There are enemies everywhere, platforms you have to jump on with less width than your hero, instant death spikes everywhere, and an end level boss who's blasting you with laser beams and summoning tons of chakra, ripping rocks out of the walls and teleporting all over the place. I thought the game was kidding until I got the "GAME OVER" screen, and I was sitting there waiting for the words "LEVEL CLEARED". Should you kick the crap out of this laser-shooting Earth-bending warlock, you have the pleasure of playing the incredibly annoying final level and fighting a Bernardo who shoots meteors and goes bananas with the power of THE CHAOS EMERALD the Emeralda. It's all FUN FUN FUN... until you come close to pulling your hair out from frustration. I should mention that this game doesn't list any Play Testers in the credits.

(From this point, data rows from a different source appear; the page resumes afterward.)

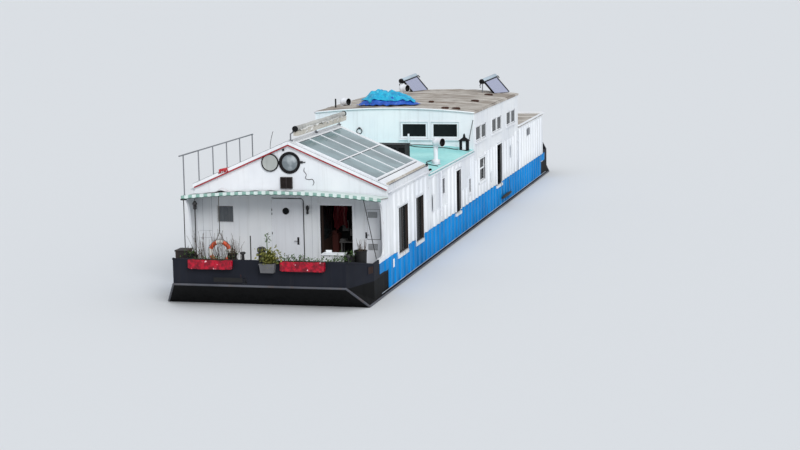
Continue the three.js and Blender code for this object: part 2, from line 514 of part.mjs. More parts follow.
// One long strip of glass behind each row of cabin windows
for (const side of [1, -1]) {
  const x0 = side > 0 ? HALF_BEAM - WALL - GAP - 12 : -HALF_BEAM + WALL + GAP;
  add(side > 0 ? 'pane_cabin_right' : 'pane_cabin_left', block(x0, x0 + 12,
    cabinPairs[0][0] - 60, cabinPairs[2][1] + 60, cabinPairs[0][2] - 50, cabinPairs[0][3] + 60), glass);
}
add('pane_cabin_aft', pane(cabinAftWindow, CABIN_AFT - WALL, [0]), glass);

// Handrail along the left eaves, its first post on the canopy
const RAIL = { x: -2978, z: 4715, pitch: 1260, count: 6, from: FORE - 890, radius: 21 };
const roofLevel = roofTop(-RAIL.x - RAIL.radius) + GAP;
const railFeet = Array.from({ length: RAIL.count }, (_, i) => RAIL.from + i * RAIL.pitch);
add('handrail_left', join([
  bar([RAIL.x, RAIL.from - 340, RAIL.z], [RAIL.x, railFeet[RAIL.count - 1] + 60, RAIL.z], RAIL.radius, 10),
  ...railFeet.map((y, i) => bar([RAIL.x, y, i ? roofLevel : 3480], [RAIL.x, y, RAIL.z], RAIL.radius, 10)),
]).subtract(canopyBand(-CANOPY.valance, GAP, -CANOPY.depth, 20)), grey);

// Deck box behind the gable, with its lid
const BOX = { x0: 1000, x1: 2050, y0: -7850, y1: -7150, z0: SIDE_TOP + DECK_PLATE, top: 4330, wall: 30 };
const lidFoot = BOX.top - BOX.wall + CLEAR;
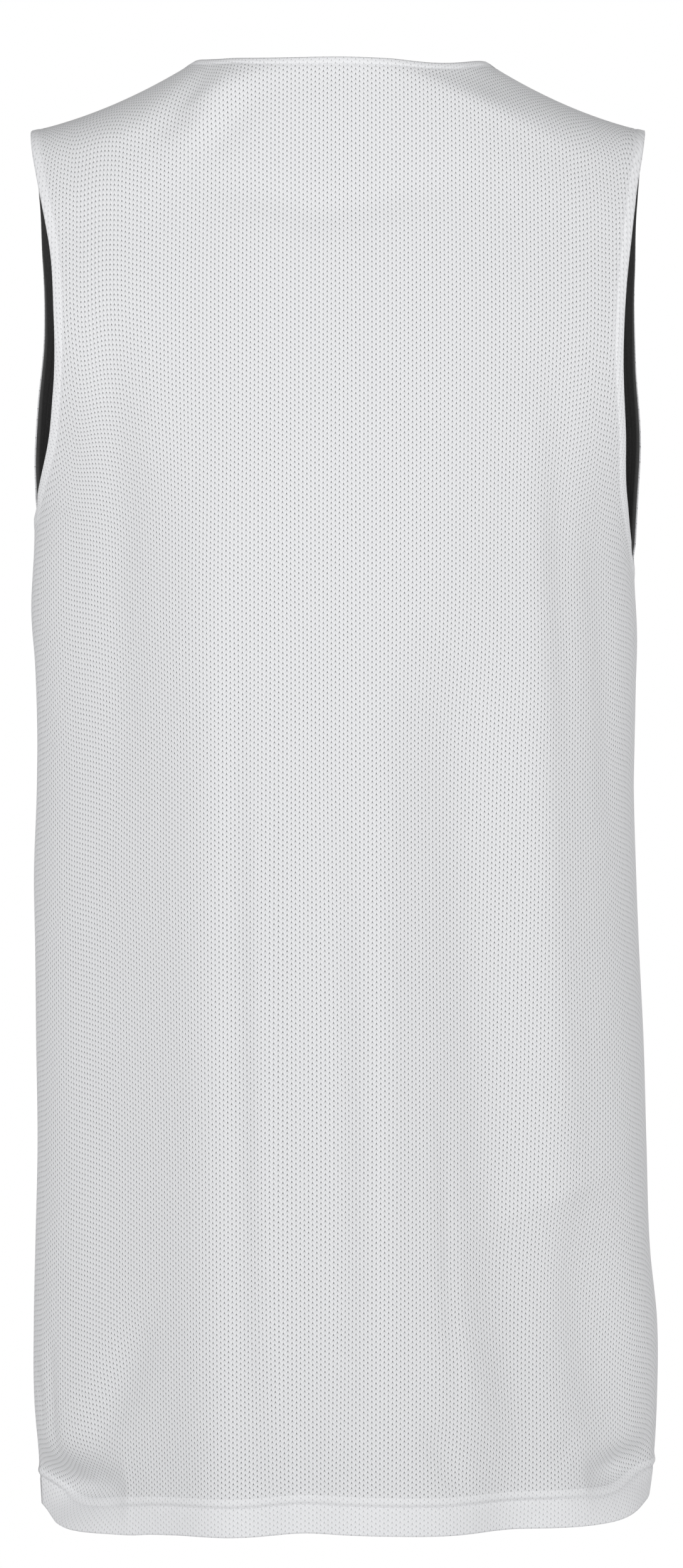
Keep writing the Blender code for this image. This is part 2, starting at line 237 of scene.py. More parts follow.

--------YOUR DAYS ARE OVER MISTER!--------
High Seas Havoc is a great looking, great sounding game that appears to look like a timeless classic on the surface, but it's marred by its playability. There are no bonus rounds, only one real power-up which was meant to help add that element of "speed" that any Sonic-like game would want, a very limited repertoire of basic abilities which can make the game more vexing than it should be, and little reason to play the game as a whole. There are a lot of better platformers on this system, even if a lot of them don't look as nice, which is unfortunate given everything else High Seas Havoc had going in its favor. The game isn't completely insufferable as it is, but its far from SONIC being the best.